The following two decision problems capture the complexity of
comparing integers or rationals that are succinctly represented in
product-of-exponentials notation, or equivalently, via arithmetic
circuits using only multiplication and division gates, and integer
inputs:
Input instance: four lists of positive integers:
$a_1, \ldots , a_n; \ b_1, \ldots ,b_n; \ c_1, \ldots ,c_m; \ d_1, \ldots ,d_m;$
where each of the integers is represented in binary.
Problem 1 (equality testing): Decide whether
$a_1^{b_1} a_2^{b_2} \ldots a_n^{b_n} = c_1^{d_1} c_2^{d_2} \ldots c_m^{d_m}$.
Problem 2 (inequality testing): Decide whether
$a_1^{b_1} a_2^{b_2} \ldots a_n^{b_n} \geq c_1^{d_1} c_2^{d_2} \ldots c_m^{d_m}$ .

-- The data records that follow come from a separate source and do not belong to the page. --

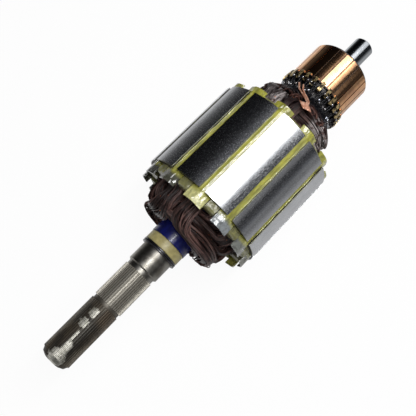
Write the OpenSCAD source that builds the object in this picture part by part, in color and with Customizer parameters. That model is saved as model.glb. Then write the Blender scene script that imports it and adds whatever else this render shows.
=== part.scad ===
// Wound motor armature: shaft, slotted core, twelve coils and a hook commutator.
// X runs along the shaft, drive end at -X, commutator at +X, +Z up.
// The origin is on the shaft axis, at the shoulder the drive-end bearing is pressed against.
// The core rests on two tooth edges, so one slot faces straight down and one straight up.

/* [Shaft] */
// Bearing seat at the drive end, diameter
drive_seat_d = 15; // [14.5:0.1:16]
// Bearing seat at the drive end, length
drive_seat_len = 9.3; // [6:0.1:14]
// Plain relief behind the drive-end seat, diameter
relief_d = 13.2; // [12.5:0.1:14]
// Plain relief behind the drive-end seat, length
relief_len = 2; // [1:0.1:5]
// Fine splined length, diameter over the teeth
fine_spline_d = 14; // [13:0.1:14.5]
// Fine splined length, length
fine_spline_len = 17.7; // [8:0.1:30]
// Groove between the two splined lengths, diameter
groove_d = 12.8; // [11:0.1:13]
// Groove between the two splined lengths, length
groove_len = 1.7; // [0.8:0.1:4]
// Drive spline at the free end, diameter over the teeth
drive_spline_d = 13.7; // [13:0.1:14.5]
// Drive spline at the free end, length with its tapered tip
drive_spline_len = 29.2; // [15:0.1:45]
// Number of teeth of both splines
spline_teeth = 40; // [24:1:48]
// Depth of the spline teeth
spline_depth = 0.35; // [0.2:0.05:0.5]
// Taper at the free end, length along the shaft
tip_taper = 2.6; // [1:0.1:4]
// Shaft inside the insulating sleeve, diameter
core_shaft_d = 13; // [12.5:0.1:14]
// Shaft inside the commutator, diameter
hub_shaft_d = 12; // [11:0.1:12.4]
// Bearing seat at the commutator end, diameter
comm_seat_d = 10; // [8:0.1:10.5]
// Bearing seat at the commutator end, length
comm_seat_len = 17.7; // [8:0.1:25]
// Chamfer of the commutator-end tip
comm_tip_chamfer = 0.8; // [0.3:0.1:1.5]

/* [Rings and sleeve] */
// Shaft under the stop ring and the collar, diameter
ring_seat_d = 14.4; // [13.6:0.1:14.4]
// Stop ring, diameter
stop_ring_d = 17.5; // [16.5:0.1:19]
// Stop ring, length
stop_ring_len = 1.7; // [1.2:0.1:3]
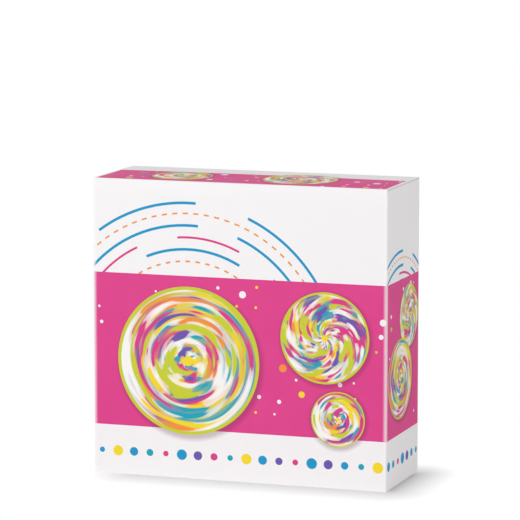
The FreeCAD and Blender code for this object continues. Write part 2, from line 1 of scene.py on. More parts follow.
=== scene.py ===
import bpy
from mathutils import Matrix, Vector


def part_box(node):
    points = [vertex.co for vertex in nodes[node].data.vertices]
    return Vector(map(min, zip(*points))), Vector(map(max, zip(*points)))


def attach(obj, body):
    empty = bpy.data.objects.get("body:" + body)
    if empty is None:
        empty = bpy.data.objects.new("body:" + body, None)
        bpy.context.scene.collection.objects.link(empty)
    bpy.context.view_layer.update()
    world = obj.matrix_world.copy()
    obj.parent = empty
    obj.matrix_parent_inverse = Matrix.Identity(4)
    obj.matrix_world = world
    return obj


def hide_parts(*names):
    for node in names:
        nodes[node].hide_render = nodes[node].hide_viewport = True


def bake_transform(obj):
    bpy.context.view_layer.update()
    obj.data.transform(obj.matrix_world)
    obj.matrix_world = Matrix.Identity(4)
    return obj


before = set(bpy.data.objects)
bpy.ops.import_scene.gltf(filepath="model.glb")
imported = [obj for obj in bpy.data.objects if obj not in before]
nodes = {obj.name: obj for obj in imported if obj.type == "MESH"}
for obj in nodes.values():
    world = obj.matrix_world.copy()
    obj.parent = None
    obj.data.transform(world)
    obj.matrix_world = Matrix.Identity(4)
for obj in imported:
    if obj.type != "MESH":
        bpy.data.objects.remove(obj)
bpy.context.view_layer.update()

Problem 1 is easily decidable in polynomial time using a simple
iterative algorithm. Problem 2 is much harder. We observe that the
complexity of Problem 2 is intimately connected to deep conjectures
and results in number theory. In particular, if a refined form of the
ABC conjecture formulated by Baker in 1998 holds, or if the older
Lang-Waldschmidt conjecture (formulated in 1978) on linear forms in
logarithms holds, then Problem 2 is decidable in P-time (in the
standard Turing model of computation). Moreover, it follows from the
best available quantitative bounds on linear forms in logarithms,
e.g., by Baker and W\"{u}stholz (1993) or Matveev (2000), that if m
and n are fixed universal constants then Problem 2 is decidable in
P-time (without relying on any conjectures).
We describe one application: P-time
maximum probability parsing for *arbitrary* stochastic
context-free grammars (where \epsilon-rules are allowed).